I wondered how many relationships were like that. One person hanging on to a memory of what once was, the dream more alive than the reality had ever been…more real than the actual relationship, now wilting, unseen, on the vine.
Always one to see clearly, Hunter remained silent. I looked up at the ceiling, then realized I was doing it only to avoid his gaze. “I’m sorry. I’m sorry I took what I needed from you on a night I’d been left emotionally bankrupt-and that’s not an excuse, just a fact-but mostly that I left you in the morning. That I left you at all.”
I’d made a mistake and would take it back if I could, but that was something people said when they knew they could not. So I fell silent, watched him soak in the information, his brilliant mind whirring beneath the face I was starting to crave, the olive skin I longed to touch, the mouth that curved dangerously when considering some private, dangerous secret. I was addicted, I realized. One taste of this man and I’d become a junkie.
“I’m sorry too, Joanna,” he said, and this time he was the one who looked away. “But I can’t.”
An invisible foot planted itself into my chest. I was actually surprised the air didn’t whoosh from my chest. I shook my head. “But-”
Hunter held up a hand.
I thought about knocking that hand out of the air, controlled myself and only flinched instead. “You still want me. I can feel it. I can sense it like a second heartbeat.”
“Yes.” And, suddenly, it was there. The desire I’d been looking for bloomed so round and full I felt like I could take a bite from the air, come away with a mouthful of emotion that would warm my belly…and still be ravenous for more. I thought about kissing his eyelids until they softened, and took a step forward. I’d seen them that way before. That softness, ironically, accentuated his strength.
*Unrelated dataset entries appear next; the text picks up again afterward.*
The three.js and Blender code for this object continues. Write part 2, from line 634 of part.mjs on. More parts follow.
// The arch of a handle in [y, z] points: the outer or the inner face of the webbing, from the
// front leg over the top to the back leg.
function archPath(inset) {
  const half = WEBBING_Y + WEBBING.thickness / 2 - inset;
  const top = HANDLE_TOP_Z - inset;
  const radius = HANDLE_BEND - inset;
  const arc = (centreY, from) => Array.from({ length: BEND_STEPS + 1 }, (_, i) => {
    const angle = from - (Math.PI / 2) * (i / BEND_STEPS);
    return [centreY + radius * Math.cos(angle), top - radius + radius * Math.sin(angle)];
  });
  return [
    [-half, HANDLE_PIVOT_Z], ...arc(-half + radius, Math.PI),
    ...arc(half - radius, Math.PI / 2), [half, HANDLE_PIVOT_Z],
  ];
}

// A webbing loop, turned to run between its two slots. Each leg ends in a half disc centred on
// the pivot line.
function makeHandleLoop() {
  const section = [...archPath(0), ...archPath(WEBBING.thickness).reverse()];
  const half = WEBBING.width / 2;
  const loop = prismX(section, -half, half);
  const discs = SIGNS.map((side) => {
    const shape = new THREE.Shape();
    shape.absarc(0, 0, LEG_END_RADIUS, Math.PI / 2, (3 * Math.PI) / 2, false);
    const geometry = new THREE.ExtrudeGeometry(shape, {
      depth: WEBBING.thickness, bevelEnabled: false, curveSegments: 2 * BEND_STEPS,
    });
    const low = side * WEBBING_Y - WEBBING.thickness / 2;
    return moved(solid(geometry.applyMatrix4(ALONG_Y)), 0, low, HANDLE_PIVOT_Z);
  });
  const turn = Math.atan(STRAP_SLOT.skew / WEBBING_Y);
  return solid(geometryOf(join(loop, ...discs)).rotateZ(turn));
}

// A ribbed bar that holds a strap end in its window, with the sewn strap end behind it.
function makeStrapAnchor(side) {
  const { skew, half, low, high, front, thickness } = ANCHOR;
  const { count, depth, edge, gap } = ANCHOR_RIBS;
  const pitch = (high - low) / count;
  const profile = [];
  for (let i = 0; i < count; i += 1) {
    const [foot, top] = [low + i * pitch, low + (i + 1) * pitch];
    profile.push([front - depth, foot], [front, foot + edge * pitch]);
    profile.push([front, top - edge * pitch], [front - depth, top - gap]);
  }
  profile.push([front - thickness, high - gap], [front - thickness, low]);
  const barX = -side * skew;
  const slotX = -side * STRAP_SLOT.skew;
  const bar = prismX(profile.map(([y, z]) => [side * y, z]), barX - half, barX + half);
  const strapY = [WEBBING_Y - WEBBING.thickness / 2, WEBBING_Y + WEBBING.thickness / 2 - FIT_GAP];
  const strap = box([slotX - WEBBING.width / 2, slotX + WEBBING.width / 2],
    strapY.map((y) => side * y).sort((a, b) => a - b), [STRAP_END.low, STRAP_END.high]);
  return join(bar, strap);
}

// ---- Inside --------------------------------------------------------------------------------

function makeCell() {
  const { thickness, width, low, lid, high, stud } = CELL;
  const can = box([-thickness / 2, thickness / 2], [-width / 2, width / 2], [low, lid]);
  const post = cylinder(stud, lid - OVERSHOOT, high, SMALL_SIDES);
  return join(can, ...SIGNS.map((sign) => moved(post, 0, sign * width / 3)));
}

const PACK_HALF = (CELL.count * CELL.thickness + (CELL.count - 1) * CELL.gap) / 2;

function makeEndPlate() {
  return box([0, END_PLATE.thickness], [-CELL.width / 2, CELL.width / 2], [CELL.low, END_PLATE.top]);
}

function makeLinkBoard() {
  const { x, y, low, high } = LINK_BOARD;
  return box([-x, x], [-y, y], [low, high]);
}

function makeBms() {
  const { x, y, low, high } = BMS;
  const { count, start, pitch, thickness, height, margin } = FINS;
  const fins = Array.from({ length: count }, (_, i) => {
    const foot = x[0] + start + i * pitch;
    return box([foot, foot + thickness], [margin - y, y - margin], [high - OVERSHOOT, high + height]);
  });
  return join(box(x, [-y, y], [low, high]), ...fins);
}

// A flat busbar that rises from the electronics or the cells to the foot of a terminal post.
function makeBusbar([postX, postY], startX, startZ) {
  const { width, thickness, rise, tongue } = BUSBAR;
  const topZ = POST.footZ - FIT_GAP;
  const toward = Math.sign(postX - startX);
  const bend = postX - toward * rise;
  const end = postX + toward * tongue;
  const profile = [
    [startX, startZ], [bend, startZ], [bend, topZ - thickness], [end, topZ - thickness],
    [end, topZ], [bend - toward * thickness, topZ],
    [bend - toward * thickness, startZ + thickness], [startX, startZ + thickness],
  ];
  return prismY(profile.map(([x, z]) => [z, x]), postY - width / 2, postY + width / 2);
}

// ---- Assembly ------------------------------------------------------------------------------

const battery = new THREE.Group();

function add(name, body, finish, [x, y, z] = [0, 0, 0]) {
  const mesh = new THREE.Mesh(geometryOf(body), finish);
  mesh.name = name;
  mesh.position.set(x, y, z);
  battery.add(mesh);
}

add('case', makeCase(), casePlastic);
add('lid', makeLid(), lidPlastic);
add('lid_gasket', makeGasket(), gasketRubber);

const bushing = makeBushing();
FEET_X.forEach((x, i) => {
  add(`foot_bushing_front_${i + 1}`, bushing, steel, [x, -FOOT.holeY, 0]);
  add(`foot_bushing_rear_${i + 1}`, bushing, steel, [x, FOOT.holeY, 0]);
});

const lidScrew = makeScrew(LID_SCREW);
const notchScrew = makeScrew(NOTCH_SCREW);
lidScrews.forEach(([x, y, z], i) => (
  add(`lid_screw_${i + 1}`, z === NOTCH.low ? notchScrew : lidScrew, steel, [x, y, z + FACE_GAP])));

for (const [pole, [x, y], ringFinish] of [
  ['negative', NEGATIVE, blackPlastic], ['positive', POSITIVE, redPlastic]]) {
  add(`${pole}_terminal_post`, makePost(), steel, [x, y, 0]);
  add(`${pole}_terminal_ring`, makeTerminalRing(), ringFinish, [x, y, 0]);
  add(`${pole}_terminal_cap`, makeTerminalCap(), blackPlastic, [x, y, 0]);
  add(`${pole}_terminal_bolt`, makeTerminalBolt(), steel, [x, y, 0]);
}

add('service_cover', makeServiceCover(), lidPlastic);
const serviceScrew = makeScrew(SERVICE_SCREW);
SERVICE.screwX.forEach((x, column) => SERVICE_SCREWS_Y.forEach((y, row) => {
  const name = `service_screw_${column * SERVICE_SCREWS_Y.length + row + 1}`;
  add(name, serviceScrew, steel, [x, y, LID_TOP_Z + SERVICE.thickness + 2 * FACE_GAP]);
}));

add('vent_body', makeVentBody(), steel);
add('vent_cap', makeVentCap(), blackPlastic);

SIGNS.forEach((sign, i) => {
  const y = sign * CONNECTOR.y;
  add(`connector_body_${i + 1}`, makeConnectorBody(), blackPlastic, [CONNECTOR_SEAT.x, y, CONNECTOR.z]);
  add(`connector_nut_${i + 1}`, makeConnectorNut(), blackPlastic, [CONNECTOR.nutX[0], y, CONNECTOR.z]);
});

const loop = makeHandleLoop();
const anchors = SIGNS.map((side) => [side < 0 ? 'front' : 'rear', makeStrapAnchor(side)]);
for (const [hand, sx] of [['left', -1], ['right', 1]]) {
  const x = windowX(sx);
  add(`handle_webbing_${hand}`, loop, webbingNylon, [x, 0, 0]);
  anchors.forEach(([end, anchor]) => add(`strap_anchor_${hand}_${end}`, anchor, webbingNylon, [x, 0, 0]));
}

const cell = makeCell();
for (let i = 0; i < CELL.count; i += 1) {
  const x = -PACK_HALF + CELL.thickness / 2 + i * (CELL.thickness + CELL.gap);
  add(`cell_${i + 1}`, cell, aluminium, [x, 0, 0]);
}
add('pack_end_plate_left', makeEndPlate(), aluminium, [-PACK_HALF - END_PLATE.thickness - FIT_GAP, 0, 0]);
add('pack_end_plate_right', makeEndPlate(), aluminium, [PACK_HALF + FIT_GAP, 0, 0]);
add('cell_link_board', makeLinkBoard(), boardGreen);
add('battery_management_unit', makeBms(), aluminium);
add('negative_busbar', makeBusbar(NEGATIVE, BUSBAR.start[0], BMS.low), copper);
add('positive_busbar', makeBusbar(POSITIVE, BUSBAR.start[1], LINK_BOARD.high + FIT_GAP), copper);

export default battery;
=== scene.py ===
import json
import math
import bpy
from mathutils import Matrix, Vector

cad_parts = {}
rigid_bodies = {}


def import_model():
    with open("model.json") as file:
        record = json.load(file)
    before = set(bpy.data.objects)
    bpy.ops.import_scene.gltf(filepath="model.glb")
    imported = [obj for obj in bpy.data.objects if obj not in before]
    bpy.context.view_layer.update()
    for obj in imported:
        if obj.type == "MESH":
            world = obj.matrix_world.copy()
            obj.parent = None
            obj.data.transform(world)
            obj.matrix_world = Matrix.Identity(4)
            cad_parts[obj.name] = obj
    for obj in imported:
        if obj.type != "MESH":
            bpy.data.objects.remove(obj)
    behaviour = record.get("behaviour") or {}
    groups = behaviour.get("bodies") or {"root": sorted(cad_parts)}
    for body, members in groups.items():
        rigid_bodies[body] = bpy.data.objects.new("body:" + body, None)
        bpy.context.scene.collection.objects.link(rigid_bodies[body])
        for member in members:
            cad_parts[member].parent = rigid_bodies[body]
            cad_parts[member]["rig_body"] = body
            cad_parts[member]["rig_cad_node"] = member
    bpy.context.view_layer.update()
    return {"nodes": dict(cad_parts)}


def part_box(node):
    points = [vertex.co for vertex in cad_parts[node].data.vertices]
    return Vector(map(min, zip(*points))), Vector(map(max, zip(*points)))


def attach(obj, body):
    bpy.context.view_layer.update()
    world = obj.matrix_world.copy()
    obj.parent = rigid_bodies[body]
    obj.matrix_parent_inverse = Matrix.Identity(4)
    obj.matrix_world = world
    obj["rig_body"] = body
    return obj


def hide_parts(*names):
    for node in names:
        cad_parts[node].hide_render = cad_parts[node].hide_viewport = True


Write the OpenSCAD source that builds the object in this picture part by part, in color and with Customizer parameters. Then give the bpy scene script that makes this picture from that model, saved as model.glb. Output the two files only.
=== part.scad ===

I bit my lip, narrowing my eyes at I watched him not watching me. “But there’s something else, isn’t there? Something you want more.”
He hesitated. “Yes.”
I flinched. “Someone?”
He sighed. “Joanna.”
I didn’t look away. “Does it have to do with that callboy identity?”
“I told you. I’m no longer doing that.”
I tilted my head, studying him. So had he found her, then? Because he’d been looking for a woman, I was sure of that much. And she’d been dark-haired and dark-eyed. She’d been someone he didn’t want anyone else to know about.
I should tell Warren.
But even as the thought visited, I showed it the door. I wouldn’t. Hunter had kept the secret of my daughter-a girl destined to follow me as the troop’s Archer; one Warren still didn’t know about-and I owed him for that.
“Hey, Jo!” The voice shot across the warehouse, startling us both. I turned to find Felix motioning me from the doorway of the panic room. He looked much better, a flush in his cheeks and a familiar spark in his eye. “She wants to see you.”
I nodded and he disappeared back inside. By the time I looked back, Hunter had turned away. I hesitated, then headed for Vanessa. I couldn’t help wondering what would have occurred between Hunter and me if I’d been raised in the sanctuary too, safe from desert predators, with a knowledge of what and who I was. Would we have had an easier time forging a relationship without old griefs standing between us? Maybe not, I thought, glancing over my shoulder. We seemed destined to butt heads-one of us high when the other was low; one positive while the other nursed bitterness like an addictive brew. If only I could turn my mind from him altogether, I thought, swallowing hard.
But addictions, I knew, didn’t work that way.
There were other places we could have taken Vanessa. Micah worked as a physician at one such hospital, where supernatural fallout wouldn’t attract the attention of the mortal population. That’s where they’d first taken me to alter my looks so I could live convincingly as my sister. Yet given the disappearance of our safe zones, we couldn’t be certain the Shadows hadn’t infiltrated the hospitals as well. Besides, precautions or not, if a person showed up with Vanessa’s kind of injuries, someone was going to notice.